* Direction *
Take the lines from the one bearing "SCREW_LENGTH - SEAM_GAP)" to the one bearing "obj.matrix_world = world", inclusive, and reproduce them exactly; include no other line.

------ Supplied data

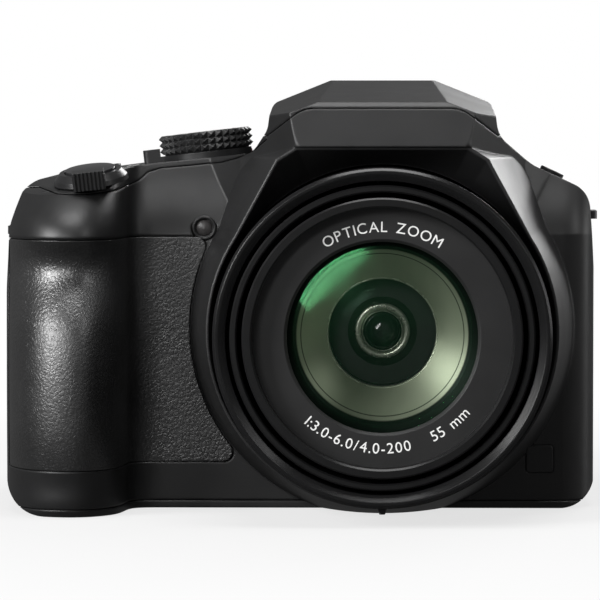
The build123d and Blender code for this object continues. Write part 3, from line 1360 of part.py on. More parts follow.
def barrel_parts():
    fixed_bore, cam, cam_bore, outer, outer_bore, inner, inner_bore = ring_chain()
    front = -LENS_REACH
    ring_front = front + RING_SETBACK
    lip = RING_RADIUS - RING_LIP_WIDTH
    chamfer = RING_BACK_CHAMFER
    ring_end = ring_front + RING_LENGTH
    ring = turned(
        (ring_front + RING_CHAMFER_DEPTH, lip), (ring_front, lip + RING_FRONT_CHAMFER),
        (ring_front, RING_RADIUS - chamfer), (ring_front + chamfer, RING_RADIUS),
        (ring_end, RING_RADIUS), (ring_end, lip),
    )
    fixed = tube(ring_end, FIXED_REAR, fixed_bore, fixed_radius())
    fixed = fixed + tube(FIXED_REAR - FLANGE_LENGTH, FIXED_REAR, fixed_bore, fixed_radius() + FLANGE_WIDTH)
    ear_start = fixed_bore + FIXED_WALL / 2
    for angle in (POST_ANGLE, -POST_ANGLE, math.degrees(math.pi) - POST_ANGLE, POST_ANGLE - math.degrees(math.pi)):
        plane = lens_axis_plane(FIXED_REAR, angle)
        ear = Pos((ear_start + POST_CIRCLE) / 2, 0, FLANGE_LENGTH / 2)
        fixed = fixed + plane * ear * Box(POST_CIRCLE - ear_start, 2 * POST_RADIUS, FLANGE_LENGTH)
        post = plane * Pos(POST_CIRCLE, 0, FIXED_REAR - CHASSIS_Y)
        fixed = fixed + post * extrude(Circle(POST_RADIUS), amount=CHASSIS_Y - FIXED_REAR + FLANGE_LENGTH)
    rim_front = FIXED_REAR + CAM_GAP
    rim_face = Pos(0, AXIS_HEIGHT) * (gear_face(RIM_TEETH, 0) - Circle(cam_bore))
    cam_ring = tube(CAM_FRONT, rim_front + GEAR_WIDTH / 2, cam_bore, cam)
    cam_ring = cam_ring + front_slab(rim_face, rim_front, rim_front + GEAR_WIDTH)
    edge = BARREL_EDGE
    outer_front = front + OUTER_SETBACK
    outer_barrel = turned(
        (outer_front + edge, outer_bore), (outer_front, outer_bore + edge), (outer_front, outer - edge),
        (outer_front + edge, outer), (OUTER_REAR, outer), (OUTER_REAR, outer_bore),
    )
    filter_end = front + FILTER_DEPTH
    guide = outer_bore - MOVING_GAP
    guide_front = INNER_REAR - GUIDE_LENGTH
    inner_barrel = turned(
        (front + FILTER_CHAMFER, FILTER_RADIUS), (front, FILTER_RADIUS + FILTER_CHAMFER), (front, inner - edge),
        (front + edge, inner), (guide_front, inner), (guide_front, guide), (INNER_REAR, guide), (INNER_REAR, inner_bore),
        (filter_end, inner_bore), (filter_end, FILTER_RADIUS),
    )
    return {
        "barrel_ring": ring, "fixed_barrel": fixed, "cam_ring": cam_ring,
        "zoom_barrel_outer": outer_barrel, "zoom_barrel_inner": inner_barrel,
    }


def pinion_place():
    return -(rim_pitch_radius() + GEAR_MODULE * PINION_TEETH / 2), AXIS_HEIGHT


def drive_parts():
    x, z = pinion_place()
    rim_front = FIXED_REAR + CAM_GAP
    chassis_rear = CHASSIS_Y + CHASSIS_THICKNESS
    pinion = front_slab(Pos(x, z) * gear_face(PINION_TEETH, math.pi / PINION_TEETH), rim_front, rim_front + GEAR_WIDTH)
    shaft_length = chassis_rear + MOTOR_SHAFT_DEPTH - rim_front
    pinion = pinion + rod((x, rim_front, z), (0, 1, 0), PINION_SHAFT_RADIUS, shaft_length)
    motor = rod((x, chassis_rear, z), (0, 1, 0), MOTOR_RADIUS, MOTOR_LENGTH)
    bore = PINION_SHAFT_RADIUS + PINION_SHAFT_BORE_GAP
    motor = motor - rod((x, chassis_rear, z), (0, 1, 0), bore, MOTOR_SHAFT_DEPTH + SEAM_GAP)
    return {"zoom_pinion": pinion, "zoom_motor": motor}


def optic_parts():
    inner_bore = ring_chain()[-1]
    name_front = -LENS_REACH + FILTER_DEPTH
    name_rear = name_front + NAME_RING_THICKNESS
    name_ring = turned(
        (name_front + NAME_RING_BEVEL, NAME_RING_OPENING), (name_front, NAME_RING_OPENING + NAME_RING_BEVEL),
        (name_front, inner_bore), (name_rear, inner_bore), (name_rear, NAME_RING_OPENING),
    )
    glass_front = name_rear + FRONT_LENS_RECESS - FRONT_LENS_BULGE
    glass_rear = glass_front + FRONT_LENS_BULGE + FRONT_LENS_EDGE
    front_glass = lens(glass_front, FRONT_LENS_BULGE, FRONT_LENS_EDGE, FRONT_LENS_HOLLOW, FRONT_LENS_RADIUS)
    seat = FRONT_LENS_RADIUS + FIT_GAP
    cone_start = seat - BAFFLE_SHOULDER
    cone_end = glass_rear + BAFFLE_DEPTH
    shoulder_end = glass_rear + BAFFLE_WALL
    baffle = turned(
        (name_rear, inner_bore), (name_rear, seat), (glass_rear + FIT_GAP, seat), (glass_rear + FIT_GAP, cone_start),
        (cone_end, BAFFLE_OPENING), (cone_end, BAFFLE_OPENING + BAFFLE_WALL), (shoulder_end, cone_start + BAFFLE_WALL),
        (shoulder_end, seat + BAFFLE_WALL), (name_rear + BAFFLE_FLANGE, seat + BAFFLE_WALL),
        (name_rear + BAFFLE_FLANGE, inner_bore),
    )
    cell_front = cone_end + MIDDLE_GROUP_BEHIND
    cell_rear = cell_front + CELL_LENGTH
    cell_bore = MIDDLE_LENS_RADIUS + FIT_GAP
    cell_out = cell_bore + CELL_WALL
    lens_rear = cell_front + MIDDLE_LENS_BULGE + MIDDLE_LENS_EDGE
    iris_front = lens_rear + MIDDLE_LENS_BULGE
    cell = turned(
        (cell_front, cell_bore), (cell_front, cell_out), (cell_rear - CELL_FLANGE, cell_out),
        (cell_rear - CELL_FLANGE, inner_bore - BARREL_GAP), (cell_rear, inner_bore - BARREL_GAP),
        (cell_rear, IRIS_STEP_RADIUS), (iris_front + IRIS_THICKNESS, IRIS_STEP_RADIUS),
        (iris_front + IRIS_THICKNESS, IRIS_RADIUS), (iris_front, IRIS_RADIUS),
        (iris_front, IRIS_STEP_RADIUS), (lens_rear, IRIS_STEP_RADIUS + CELL_WALL), (lens_rear, cell_bore),
    )
    middle = lens(cell_front, MIDDLE_LENS_BULGE, MIDDLE_LENS_EDGE, MIDDLE_LENS_BULGE / 2, MIDDLE_LENS_RADIUS)
    focus_front = CHASSIS_Y - SNOUT_LENGTH + FOCUS_LENS_BULGE
    focus = lens(focus_front, FOCUS_LENS_BULGE, FOCUS_LENS_THICKNESS, -FOCUS_LENS_BULGE, FOCUS_LENS_RADIUS)
    return {
        "name_ring": name_ring, "front_element": front_glass, "lens_baffle": baffle,
        "middle_lens_cell": cell, "middle_lens": middle, "focus_lens": focus,
    }


def chassis_parts():
    width = CHASSIS_RIGHT - CHASSIS_LEFT
    height = CHASSIS_TOP - BASE_THICKNESS
    centre = Pos((CHASSIS_LEFT + CHASSIS_RIGHT) / 2, BASE_THICKNESS + height / 2)
    plate = centre * RectangleRounded(width, height, CHASSIS_CORNER)
    window = SENSOR_PACKAGE + 2 * SEAM_GAP
    plate = plate - Pos(0, AXIS_HEIGHT) * Rectangle(window, window)
    rear = CHASSIS_Y + CHASSIS_THICKNESS
    chassis = front_slab(plate, CHASSIS_Y, rear)
    snout_bore = FOCUS_LENS_RADIUS + FIT_GAP
    chassis = chassis + tube(CHASSIS_Y - SNOUT_LENGTH, CHASSIS_Y, snout_bore, snout_bore + SNOUT_WALL)
    x, z = pinion_place()
    chassis = chassis - rod((x, CHASSIS_Y - WALL, z), (0, 1, 0), PINION_SHAFT_RADIUS + 2 * MOVING_GAP, 2 * WALL)
    board_front = rear + MAIN_BOARD_GAP
    left = CHASSIS_LEFT + CHASSIS_CORNER
    right = CHASSIS_RIGHT - CHASSIS_CORNER
    low = MAIN_BOARD_BOTTOM + STANDOFF_RADIUS + MAIN_BOARD_EDGE
    high = MAIN_BOARD_TOP - STANDOFF_RADIUS - MAIN_BOARD_EDGE
    for post_x in (left, right):
        for post_z in (low, high):
            chassis = chassis + rod((post_x, rear, post_z), (0, 1, 0), STANDOFF_RADIUS, MAIN_BOARD_GAP)
    sensor = rear_sheet(
        SENSOR_BOARD_WIDTH, SENSOR_BOARD_HEIGHT, MAIN_BOARD_EDGE, 0, AXIS_HEIGHT, rear, rear + BOARD_THICKNESS,
    )
    half = SENSOR_PACKAGE / 2
    sensor = sensor + block(-half, half, rear - SENSOR_THICKNESS, rear, AXIS_HEIGHT - half, AXIS_HEIGHT + half)
    board = front_slab(
        outline([
            (CHASSIS_LEFT + MAIN_BOARD_EDGE, MAIN_BOARD_BOTTOM), (PORT_BOARD_X, MAIN_BOARD_BOTTOM),
            (PORT_BOARD_X, MAIN_BOARD_TOP), (CHASSIS_LEFT + MAIN_BOARD_EDGE, MAIN_BOARD_TOP),
        ]),
        board_front, board_front + BOARD_THICKNESS,
    )
    board_rear = board_front + BOARD_THICKNESS
    for across, up, wide, tall in chip_shares:
        x0 = CHASSIS_LEFT + across * width
        z0 = BASE_THICKNESS + up * height
        board = board + block(x0, x0 + wide * width, board_rear, board_rear + CHIP_HEIGHT, z0, z0 + tall * height)
    return {"chassis": chassis, "sensor_board": sensor, "main_board": board}


def socket_parts():
    """Small board behind the terminal door, with two socket shells."""
    y0 = PORT_DOOR_FRONT + WALL
    board_front = CHASSIS_Y + CHASSIS_THICKNESS + MAIN_BOARD_GAP
    z0 = PORT_DOOR_BOTTOM + WALL
    z1 = PORT_DOOR_BOTTOM + PORT_DOOR_HEIGHT - WALL
    face = PORT_BOARD_X + PORT_BOARD_THICKNESS
    board = block(PORT_BOARD_X, face, y0, board_front + BOARD_THICKNESS, z0, z1)
    middle_y = PORT_DOOR_FRONT + PORT_DOOR_LENGTH / 2
    for share in port_height_shares:
        z = PORT_DOOR_BOTTOM + share * PORT_DOOR_HEIGHT
        half_y = PORT_WIDTH / 2
        half_z = PORT_HEIGHT / 2
        shell = block(face, face + PORT_REACH, middle_y - half_y, middle_y + half_y, z - half_z, z + half_z)
        inside = block(
            face + PORT_WALL, face + 2 * PORT_REACH, middle_y - half_y + PORT_WALL, middle_y + half_y - PORT_WALL,
            z - half_z + PORT_WALL, z + half_z - PORT_WALL,
        )
        board = board + (shell - inside)
    return {"terminal_sockets": board}


def battery_parts():
    battery = battery_box()
    card = card_box()
    solid = block(*battery)
    case = block(*grown(battery, CASE_GAP + CASE_WALL)) + block(*grown(card, CASE_GAP + CASE_WALL))
    floor = BASE_THICKNESS
    case = case & block(-2 * BODY_WIDTH, BODY_WIDTH, -BODY_WIDTH, BODY_WIDTH, floor, BODY_HEIGHT)
    for room in (grown(battery, CASE_GAP), grown(card, CASE_GAP)):
        case = case - block(room[0], room[1], room[2], room[3], -OVERRUN, room[5])
    return {
        "battery": fillet(solid.edges().filter_by(Axis.Z), BATTERY_EDGE),
        "memory_card": block(*card),
        "battery_case": case,
    }


def fastener_parts():
    outer = TRIPOD_RADIUS + TRIPOD_WALL
    socket = disc(Plane.XY, outer, 0, TRIPOD_DEPTH)
    socket = socket + disc(Plane.XY, outer + TRIPOD_FLANGE, BASE_THICKNESS, BASE_THICKNESS + TRIPOD_WALL / 2)
    socket = socket - disc(Plane.XY, TRIPOD_RADIUS, -OVERRUN, OVERRUN)
    screws = []
    for x, y, _ in screw_places():
        plane = Plane(origin=(x, y, SEAM_GAP))
        head = disc(plane, SCREW_HEAD_RADIUS, 0, SCREW_HEAD_HEIGHT)
        shank = disc(plane, SCREW_RADIUS, SCREW_HEAD_HEIGHT, SCREW_LENGTH - SEAM_GAP)
        slot = SCREW_HEAD_RADIUS / 4
        reach = SCREW_HEAD_RADIUS * 0.7
        cross = plane * (Box(2 * reach, slot, slot * 2) + Box(slot, 2 * reach, slot * 2))
        screws.append(head + shank - cross)
    return {"tripod_socket": socket, "case_screws": Compound(children=screws)}


def main():
    body = envelope()
    parts = {}
    for group in (
        cover_parts(body), flash_parts(body), dial_parts(), shutter_parts(), rear_parts(), front_details(),
        shoe_parts(), barrel_parts(), drive_parts(), optic_parts(), chassis_parts(), socket_parts(),
        battery_parts(), fastener_parts(),
    ):
        parts.update(group)
    os.makedirs("parts", exist_ok=True)
    for name, shape in parts.items():
        export_step(shape, "parts/" + name + ".step")


if __name__ == "__main__":
    main()
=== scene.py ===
import math

import bmesh
import bpy
from mathutils import Matrix, Vector
from mathutils.bvhtree import BVHTree


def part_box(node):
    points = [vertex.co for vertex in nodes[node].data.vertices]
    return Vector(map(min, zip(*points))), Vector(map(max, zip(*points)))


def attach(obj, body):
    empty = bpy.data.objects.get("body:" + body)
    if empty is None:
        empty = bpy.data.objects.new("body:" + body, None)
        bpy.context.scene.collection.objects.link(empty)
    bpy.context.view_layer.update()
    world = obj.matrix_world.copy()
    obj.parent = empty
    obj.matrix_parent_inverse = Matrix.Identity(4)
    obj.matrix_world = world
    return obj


# Bridge camera in metres: X runs right in the front view, Y to the rear and Z up.
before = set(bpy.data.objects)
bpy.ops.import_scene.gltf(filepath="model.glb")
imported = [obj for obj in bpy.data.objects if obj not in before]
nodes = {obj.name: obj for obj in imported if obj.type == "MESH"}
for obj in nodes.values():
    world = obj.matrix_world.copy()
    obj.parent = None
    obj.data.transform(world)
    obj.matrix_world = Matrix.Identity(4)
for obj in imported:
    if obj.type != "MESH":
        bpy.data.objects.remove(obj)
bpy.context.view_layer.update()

MM = 0.001
FULL_TURN = math.tau

RIGHT = Vector((1, 0, 0))
FRONT = Vector((0, -1, 0))
REARWARD = Vector((0, 1, 0))
UP = Vector((0, 0, 1))
DOWN = -UP
LENS_AXIS = Vector((0, 0, 40 * MM))

# The mode dial leans outwards with the top cover
DIAL_PLACE = Vector((-39.2, -5.0, 76.6)) * MM
DIAL_OUT = Vector((-0.11667, 0, 0.99317))
DIAL_RIGHT = Vector((0.99317, 0, 0.11667))

# Where the straight lines that look for a skin start, well clear of the camera
ABOVE, BELOW = 120 * MM, -50 * MM
AHEAD, BEHIND = -80 * MM, 60 * MM
BESIDE = 120 * MM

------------

* Completed task *
        shank = disc(plane, SCREW_RADIUS, SCREW_HEAD_HEIGHT, SCREW_LENGTH - SEAM_GAP)
        slot = SCREW_HEAD_RADIUS / 4
        reach = SCREW_HEAD_RADIUS * 0.7
        cross = plane * (Box(2 * reach, slot, slot * 2) + Box(slot, 2 * reach, slot * 2))
        screws.append(head + shank - cross)
    return {"tripod_socket": socket, "case_screws": Compound(children=screws)}


def main():
    body = envelope()
    parts = {}
    for group in (
        cover_parts(body), flash_parts(body), dial_parts(), shutter_parts(), rear_parts(), front_details(),
        shoe_parts(), barrel_parts(), drive_parts(), optic_parts(), chassis_parts(), socket_parts(),
        battery_parts(), fastener_parts(),
    ):
        parts.update(group)
    os.makedirs("parts", exist_ok=True)
    for name, shape in parts.items():
        export_step(shape, "parts/" + name + ".step")


if __name__ == "__main__":
    main()
=== scene.py ===
import math

import bmesh
import bpy
from mathutils import Matrix, Vector
from mathutils.bvhtree import BVHTree


def part_box(node):
    points = [vertex.co for vertex in nodes[node].data.vertices]
    return Vector(map(min, zip(*points))), Vector(map(max, zip(*points)))


def attach(obj, body):
    empty = bpy.data.objects.get("body:" + body)
    if empty is None:
        empty = bpy.data.objects.new("body:" + body, None)
        bpy.context.scene.collection.objects.link(empty)
    bpy.context.view_layer.update()
    world = obj.matrix_world.copy()
    obj.parent = empty
    obj.matrix_parent_inverse = Matrix.Identity(4)
    obj.matrix_world = world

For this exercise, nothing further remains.